Repeat the listing below word for word, stopping after the line that contains "mat_waves: float = 410.0".

* [Supplied data]:
start

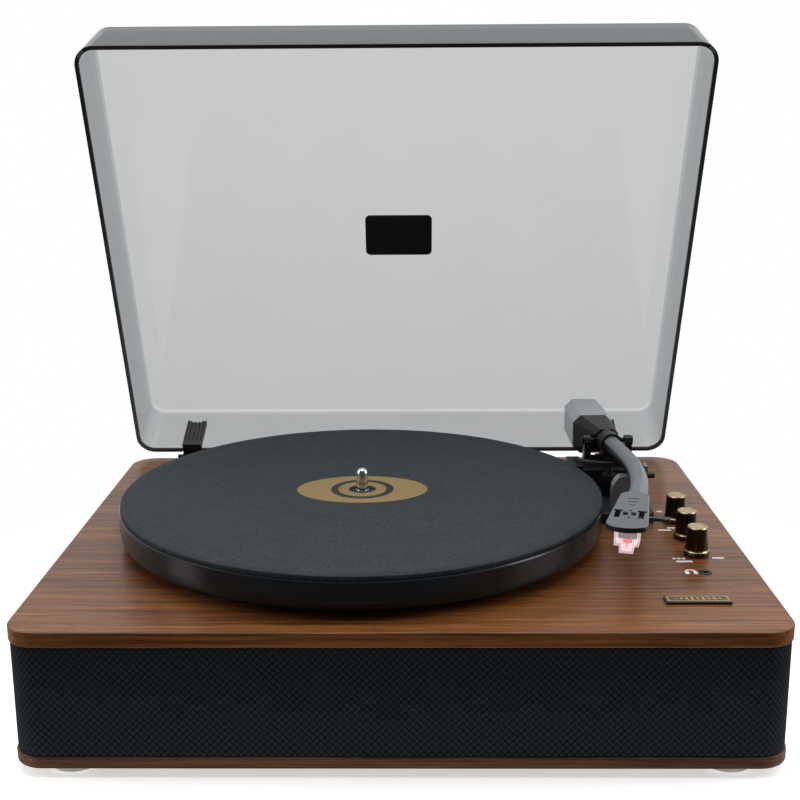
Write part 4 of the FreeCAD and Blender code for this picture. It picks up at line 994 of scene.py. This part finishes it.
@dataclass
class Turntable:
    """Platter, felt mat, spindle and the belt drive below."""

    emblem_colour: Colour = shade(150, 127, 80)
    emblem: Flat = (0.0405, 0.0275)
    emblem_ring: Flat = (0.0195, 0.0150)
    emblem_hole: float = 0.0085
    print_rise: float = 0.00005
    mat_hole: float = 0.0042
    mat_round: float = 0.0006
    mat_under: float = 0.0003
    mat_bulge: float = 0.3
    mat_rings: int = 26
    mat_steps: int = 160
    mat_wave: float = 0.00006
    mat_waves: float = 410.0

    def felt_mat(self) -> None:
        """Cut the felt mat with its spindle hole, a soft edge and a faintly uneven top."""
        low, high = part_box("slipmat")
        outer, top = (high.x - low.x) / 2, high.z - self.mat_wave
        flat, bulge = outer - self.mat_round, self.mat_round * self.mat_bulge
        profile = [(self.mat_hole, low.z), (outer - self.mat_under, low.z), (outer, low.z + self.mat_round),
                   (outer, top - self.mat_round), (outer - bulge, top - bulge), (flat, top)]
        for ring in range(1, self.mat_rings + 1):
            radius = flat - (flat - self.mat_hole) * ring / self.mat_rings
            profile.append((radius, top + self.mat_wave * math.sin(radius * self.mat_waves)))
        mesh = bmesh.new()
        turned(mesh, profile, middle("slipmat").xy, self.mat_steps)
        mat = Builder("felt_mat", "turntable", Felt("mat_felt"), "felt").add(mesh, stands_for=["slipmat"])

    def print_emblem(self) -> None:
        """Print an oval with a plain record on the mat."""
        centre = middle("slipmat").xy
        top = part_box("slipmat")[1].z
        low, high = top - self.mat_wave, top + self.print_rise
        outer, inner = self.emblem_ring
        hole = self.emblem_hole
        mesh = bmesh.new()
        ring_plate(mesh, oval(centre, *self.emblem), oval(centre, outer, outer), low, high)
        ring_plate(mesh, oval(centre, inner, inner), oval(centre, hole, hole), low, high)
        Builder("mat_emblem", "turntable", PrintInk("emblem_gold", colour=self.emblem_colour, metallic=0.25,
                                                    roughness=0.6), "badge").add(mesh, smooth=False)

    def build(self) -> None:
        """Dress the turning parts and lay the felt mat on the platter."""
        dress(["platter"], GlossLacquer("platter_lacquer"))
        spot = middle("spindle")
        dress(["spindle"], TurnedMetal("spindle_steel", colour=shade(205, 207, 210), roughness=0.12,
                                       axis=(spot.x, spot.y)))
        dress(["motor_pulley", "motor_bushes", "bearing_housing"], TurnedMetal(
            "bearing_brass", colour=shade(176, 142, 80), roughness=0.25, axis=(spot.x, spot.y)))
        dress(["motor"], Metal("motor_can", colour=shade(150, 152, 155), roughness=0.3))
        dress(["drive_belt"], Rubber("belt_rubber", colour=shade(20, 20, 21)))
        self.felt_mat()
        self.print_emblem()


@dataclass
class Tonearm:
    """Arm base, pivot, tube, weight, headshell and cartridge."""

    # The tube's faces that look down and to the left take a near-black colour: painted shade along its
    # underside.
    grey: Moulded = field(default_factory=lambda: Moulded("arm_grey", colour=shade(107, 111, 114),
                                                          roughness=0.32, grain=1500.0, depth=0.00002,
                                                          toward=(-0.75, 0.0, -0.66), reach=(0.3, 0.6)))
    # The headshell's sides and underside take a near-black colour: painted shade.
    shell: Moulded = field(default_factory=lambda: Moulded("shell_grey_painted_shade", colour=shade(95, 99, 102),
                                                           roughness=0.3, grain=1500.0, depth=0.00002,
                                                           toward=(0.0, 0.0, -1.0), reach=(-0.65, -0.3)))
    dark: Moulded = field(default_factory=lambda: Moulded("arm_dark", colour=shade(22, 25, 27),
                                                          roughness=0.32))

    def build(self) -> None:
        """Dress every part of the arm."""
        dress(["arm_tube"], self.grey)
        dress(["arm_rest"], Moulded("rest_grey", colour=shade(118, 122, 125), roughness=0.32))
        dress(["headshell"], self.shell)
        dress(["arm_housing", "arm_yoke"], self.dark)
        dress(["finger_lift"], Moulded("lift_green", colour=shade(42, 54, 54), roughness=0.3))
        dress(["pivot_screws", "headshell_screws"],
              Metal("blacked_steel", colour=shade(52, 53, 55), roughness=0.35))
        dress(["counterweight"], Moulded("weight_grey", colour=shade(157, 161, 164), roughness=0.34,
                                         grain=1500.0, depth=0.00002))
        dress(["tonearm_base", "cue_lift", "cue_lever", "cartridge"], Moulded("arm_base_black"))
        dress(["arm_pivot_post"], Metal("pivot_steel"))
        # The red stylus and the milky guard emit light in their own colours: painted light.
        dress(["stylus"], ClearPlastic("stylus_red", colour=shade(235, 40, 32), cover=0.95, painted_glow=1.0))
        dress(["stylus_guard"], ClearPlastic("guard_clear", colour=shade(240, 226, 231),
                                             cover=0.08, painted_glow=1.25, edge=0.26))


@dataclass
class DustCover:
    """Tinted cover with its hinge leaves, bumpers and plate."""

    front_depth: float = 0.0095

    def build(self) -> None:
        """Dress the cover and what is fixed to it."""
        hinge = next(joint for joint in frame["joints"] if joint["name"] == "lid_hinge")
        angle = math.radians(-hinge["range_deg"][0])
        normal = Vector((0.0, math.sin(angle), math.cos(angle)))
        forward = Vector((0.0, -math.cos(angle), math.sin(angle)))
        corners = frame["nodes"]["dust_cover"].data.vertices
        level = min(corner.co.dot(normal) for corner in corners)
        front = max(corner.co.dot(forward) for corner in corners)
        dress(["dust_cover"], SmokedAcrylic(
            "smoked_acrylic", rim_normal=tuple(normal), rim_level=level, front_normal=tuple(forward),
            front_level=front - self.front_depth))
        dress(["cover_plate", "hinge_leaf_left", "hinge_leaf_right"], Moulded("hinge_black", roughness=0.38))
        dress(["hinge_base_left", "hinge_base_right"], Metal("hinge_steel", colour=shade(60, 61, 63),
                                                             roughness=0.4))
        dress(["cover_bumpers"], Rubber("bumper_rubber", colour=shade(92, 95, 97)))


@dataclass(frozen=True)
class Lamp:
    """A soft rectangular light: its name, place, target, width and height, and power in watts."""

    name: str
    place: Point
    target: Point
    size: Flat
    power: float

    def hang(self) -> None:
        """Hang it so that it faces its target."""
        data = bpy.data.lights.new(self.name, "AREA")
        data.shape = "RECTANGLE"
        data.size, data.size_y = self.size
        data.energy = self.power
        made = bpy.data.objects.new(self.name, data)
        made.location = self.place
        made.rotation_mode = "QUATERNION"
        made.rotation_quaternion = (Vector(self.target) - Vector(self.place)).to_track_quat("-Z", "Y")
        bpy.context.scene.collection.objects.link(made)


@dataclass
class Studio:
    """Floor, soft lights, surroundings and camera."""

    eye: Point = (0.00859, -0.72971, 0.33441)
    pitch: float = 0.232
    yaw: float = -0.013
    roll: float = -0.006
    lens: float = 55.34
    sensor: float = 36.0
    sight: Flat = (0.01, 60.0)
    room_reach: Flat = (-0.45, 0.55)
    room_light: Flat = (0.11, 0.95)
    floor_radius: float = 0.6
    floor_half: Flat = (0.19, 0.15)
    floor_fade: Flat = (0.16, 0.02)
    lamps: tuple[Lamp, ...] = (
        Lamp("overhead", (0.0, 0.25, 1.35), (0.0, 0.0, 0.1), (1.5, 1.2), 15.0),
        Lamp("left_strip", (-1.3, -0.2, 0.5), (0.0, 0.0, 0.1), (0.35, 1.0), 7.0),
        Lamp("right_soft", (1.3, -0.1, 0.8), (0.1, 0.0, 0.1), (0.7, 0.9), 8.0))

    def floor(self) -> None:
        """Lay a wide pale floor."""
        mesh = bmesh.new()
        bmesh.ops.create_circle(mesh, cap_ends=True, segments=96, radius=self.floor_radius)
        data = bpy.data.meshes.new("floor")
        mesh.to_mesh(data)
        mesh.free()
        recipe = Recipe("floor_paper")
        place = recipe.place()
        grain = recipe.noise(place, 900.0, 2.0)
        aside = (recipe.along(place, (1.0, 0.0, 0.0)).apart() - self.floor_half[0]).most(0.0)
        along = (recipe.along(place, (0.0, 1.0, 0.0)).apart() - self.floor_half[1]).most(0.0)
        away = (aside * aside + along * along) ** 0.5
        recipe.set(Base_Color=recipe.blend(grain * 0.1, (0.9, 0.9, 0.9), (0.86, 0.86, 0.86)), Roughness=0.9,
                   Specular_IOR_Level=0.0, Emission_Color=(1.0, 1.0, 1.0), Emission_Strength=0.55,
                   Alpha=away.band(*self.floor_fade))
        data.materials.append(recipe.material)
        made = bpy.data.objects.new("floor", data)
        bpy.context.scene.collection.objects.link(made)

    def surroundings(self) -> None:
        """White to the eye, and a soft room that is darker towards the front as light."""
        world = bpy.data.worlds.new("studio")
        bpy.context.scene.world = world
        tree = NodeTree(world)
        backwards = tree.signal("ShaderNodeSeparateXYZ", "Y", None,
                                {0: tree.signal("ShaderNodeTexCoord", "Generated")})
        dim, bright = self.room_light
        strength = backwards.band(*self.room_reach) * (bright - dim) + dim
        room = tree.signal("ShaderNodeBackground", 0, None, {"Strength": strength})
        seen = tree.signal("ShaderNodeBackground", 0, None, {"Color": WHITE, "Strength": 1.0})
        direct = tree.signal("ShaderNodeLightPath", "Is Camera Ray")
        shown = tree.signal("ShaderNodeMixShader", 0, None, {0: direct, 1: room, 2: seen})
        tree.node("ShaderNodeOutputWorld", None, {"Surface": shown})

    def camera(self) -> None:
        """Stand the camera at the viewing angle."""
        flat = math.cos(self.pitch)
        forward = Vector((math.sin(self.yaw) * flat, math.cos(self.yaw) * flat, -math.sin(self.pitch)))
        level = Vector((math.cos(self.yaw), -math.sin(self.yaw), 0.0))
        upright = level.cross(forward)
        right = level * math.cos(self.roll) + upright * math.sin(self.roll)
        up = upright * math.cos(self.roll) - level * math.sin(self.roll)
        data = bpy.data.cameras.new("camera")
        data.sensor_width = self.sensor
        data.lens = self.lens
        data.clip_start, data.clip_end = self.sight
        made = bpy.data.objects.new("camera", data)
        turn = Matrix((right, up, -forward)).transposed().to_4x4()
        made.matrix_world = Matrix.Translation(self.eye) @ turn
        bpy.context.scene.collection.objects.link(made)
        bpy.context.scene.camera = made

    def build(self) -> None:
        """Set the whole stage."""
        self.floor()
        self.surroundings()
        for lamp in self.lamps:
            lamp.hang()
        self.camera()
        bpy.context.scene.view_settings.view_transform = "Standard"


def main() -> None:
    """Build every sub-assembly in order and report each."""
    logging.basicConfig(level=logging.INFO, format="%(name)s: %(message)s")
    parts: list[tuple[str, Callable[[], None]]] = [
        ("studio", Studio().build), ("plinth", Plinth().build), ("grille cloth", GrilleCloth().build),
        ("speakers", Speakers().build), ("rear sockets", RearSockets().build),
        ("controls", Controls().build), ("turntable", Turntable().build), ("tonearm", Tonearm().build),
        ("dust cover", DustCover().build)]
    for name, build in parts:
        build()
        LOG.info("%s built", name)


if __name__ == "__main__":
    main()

end

* [Result for this exercise]:
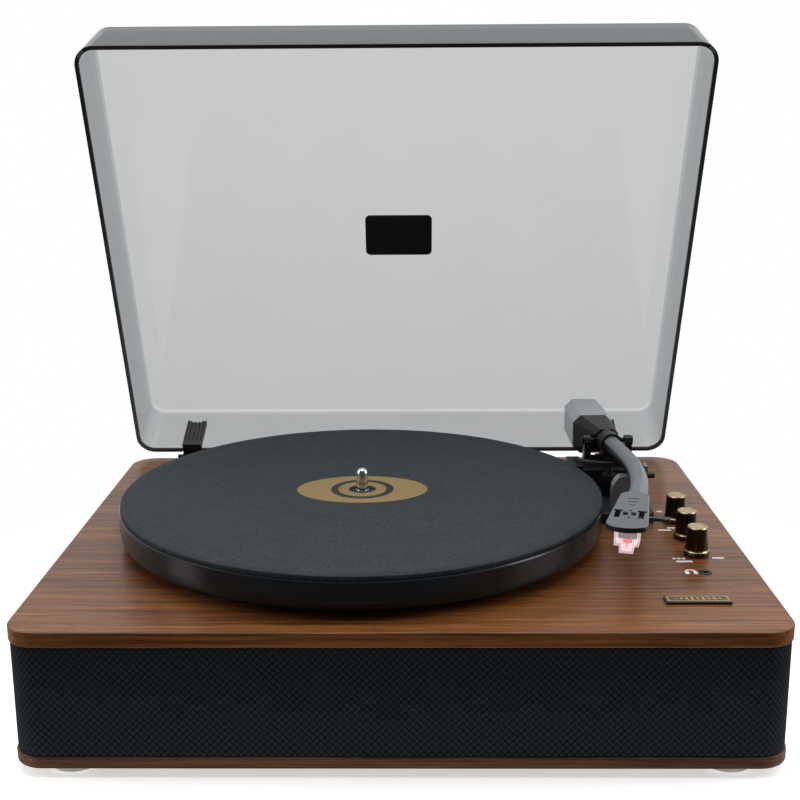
Write part 4 of the FreeCAD and Blender code for this picture. It picks up at line 994 of scene.py. This part finishes it.
@dataclass
class Turntable:
    """Platter, felt mat, spindle and the belt drive below."""

    emblem_colour: Colour = shade(150, 127, 80)
    emblem: Flat = (0.0405, 0.0275)
    emblem_ring: Flat = (0.0195, 0.0150)
    emblem_hole: float = 0.0085
    print_rise: float = 0.00005
    mat_hole: float = 0.0042
    mat_round: float = 0.0006
    mat_under: float = 0.0003
    mat_bulge: float = 0.3
    mat_rings: int = 26
    mat_steps: int = 160
    mat_wave: float = 0.00006
    mat_waves: float = 410.0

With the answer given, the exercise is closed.